No matter how often the Islamic extremists shout — hand-in-hand with a violent act — “Allahu akbar,” (God is great), no matter how often the bigots of extremism in the U.S. attack blacks or gays or anyone else who isn’t like them and say they are doing so in the name of God, the pope knows — and the rest of us should know — that these profane pronouncements aren’t true.

People of faith, the pope said, particularly Christians and Muslims, must work together for peace, and governments must guarantee full religious freedom for their citizens and religious communities, the pope said in a story reported by the Catholic News Service (CNS).

Early last month, Catholic, Anglican and Muslim leaders (both Sunni and Shiite) held a “Christian-Muslim Summit” in Rome.

Together they vowed to work against what they called the “ugly and hideous” distortions of religion being used to justify violence.

“Enough is enough,” said Episcopal Bishop John Bryson Chane of Washington, D.C. “We are brothers in Abraham; we speak different languages; we live in different parts of the world.” But Christianity and Islam both teach that “humanity is one family,” he told the summit.

According to a CNS story about the gathering, Bishop Chane said religious leaders have an obligation to resist attempts “to divide brothers and sisters with violence.” And Pope Francis, who spoke to the summit on Dec. 3, noted that such personal visits “make our brotherhood stronger.” He thanked those gathered in Rome for their efforts “to help us understand each other better, and especially, for what you do for peace. Dialogue: This is the path to peace.”

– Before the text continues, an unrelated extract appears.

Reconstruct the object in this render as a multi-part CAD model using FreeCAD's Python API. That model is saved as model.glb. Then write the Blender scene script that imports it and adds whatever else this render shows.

Of course those holding the automatic weapons in Paris or the machetes in Nigeria don’t care about dialogue — they appear to care only about violence, death and power. That they use religion to justify their actions is blasphemy, of course, to all the religions such people say they represent.

And unfortunately, we don’t have to look across the oceans to see the disaster wrought by purveyors of violence. We see it on the national news almost daily — a mass shooting at a workplace here, a school shooting there. And always the ubiquitous murders that occur all across our city and state. We learn of a little girl shot in the western section of the city; a police officer ambushed and killed in Bardstown. And on and on.

Highland Baptist Church annually places a cross on its front lawn for each soul taken by violence during the course of the year.

In 2014, 54 people were the victims of homicide in Louisville — it made for a yard full of white crosses at the church on the corner of Cherokee Road and Grinstead Drive.

As of Nov. 30, 2014, according to the Federal Bureau of Investigation, Louisville reported 3,681 crimes of violence within its borders last year.

“Right forever on the scaffold; wrong forever on the throne?”

Not if we raise our voices against it. Not if we continue to ask those people, states and extremists given to violence one pertinent question: Didn’t God say to all religions some variation of “love one another?” Didn’t God tell all of us that we should not kill?